As fiber optics continue to develop and improve, such technology is quickly establishing itself to be a beneficial replacement for conventional copper wiring that is presently used for a number of applications. Fiber optic switches are devices for communication control, most often utilized within optical fiber networking. In general, fiber optic technology may be used for telecommunications, television, internet, medical, defense, commercial, industrial, and other applications. In this blog, we will discuss what fiber optic switches in particular are, as well as how they function to provide for signal transferring.
Put simply, the technology of fiber optics and Fiber Optic accessories provide for the transferring of data as infrared light. To begin a transfer, an electric signal is converted into an optical signal and sent through a cable. The optical signal is then received at the point of destination and converted back into an electrical signal. Multiplexers and demultiplexers are devices that are beneficial to fiber optic data transfer, simplifying the process in various facets. Multiplexers are used to combine two or more inputs into a single signal. Demultiplexers, on the other hand, then separate those combined signals and transfer them to their respective output lines simultaneously. Often, these will be combined into a single device.
The Fiber optic switches in particular are used for switching light signals within the network from one circuit to another. Within the realm of fiber optics, switching is primarily conducted with technologies such as the mechanical switch and microelectromechanical system (MEMS) switch. Mechanical switches serve as the oldest fiber optic switch type, performing with a range of 10 to 100 meters. With a mechanical switch, optical signals are collimated from each input and output fiber and then transferred within the device. While they may operate with a small range, mechanical switches are very reliable and have optimal insertion loss. When choosing between mechanical switches, configurations such as 1×1, 1×2, 1×4, 1×16 are common. Typically, mechanical switches may be present within multi-channel optical power monitoring, switching multiple laser sources within Ethernet networks, and optical local area networks.
MEMS switches are a very popular choice for fiber optics due to their versatility of use. For switching, MEMS switches utilize a micro-mirror which reflects light beams. By configuring the direction of the mirror, the path of the light beam may be adjusted and controlled for various outputs. Due to the design of the MEMS switch, temperature and vibration are not as detrimental to the switching state. In regards to configuration, MEMS switches may be 1x8, 1x12, 1x16, and so on.

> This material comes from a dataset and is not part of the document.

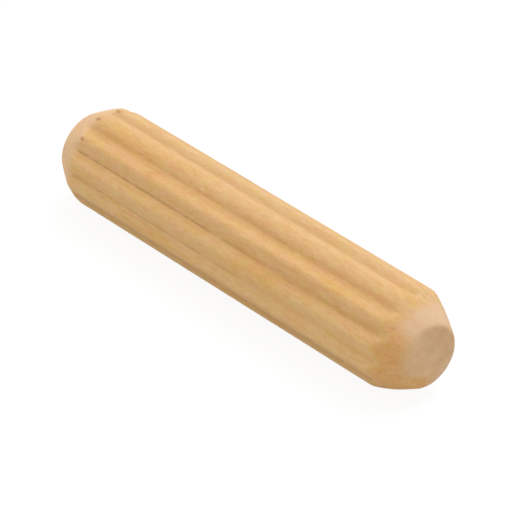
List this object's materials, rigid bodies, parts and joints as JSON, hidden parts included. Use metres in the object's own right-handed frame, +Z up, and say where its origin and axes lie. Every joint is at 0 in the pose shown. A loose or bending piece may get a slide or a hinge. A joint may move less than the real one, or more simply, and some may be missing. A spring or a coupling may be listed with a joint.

Whether the system in question is a phone network or lighting wiring, fiber optics and fiber optic accessories can be very beneficial for increased performance, communications, and efficiency. As light signals are used to transfer data instead of electrical signals, electromagnetic waves pose less of a concern for interference. In regards to transmission speed for networks, fiber optics may provide for a range of 10 Mbps to 10 Gbps. Beyond great speeds and reliability, fiber optics also feature fast switching times, great stability, and low signal loss.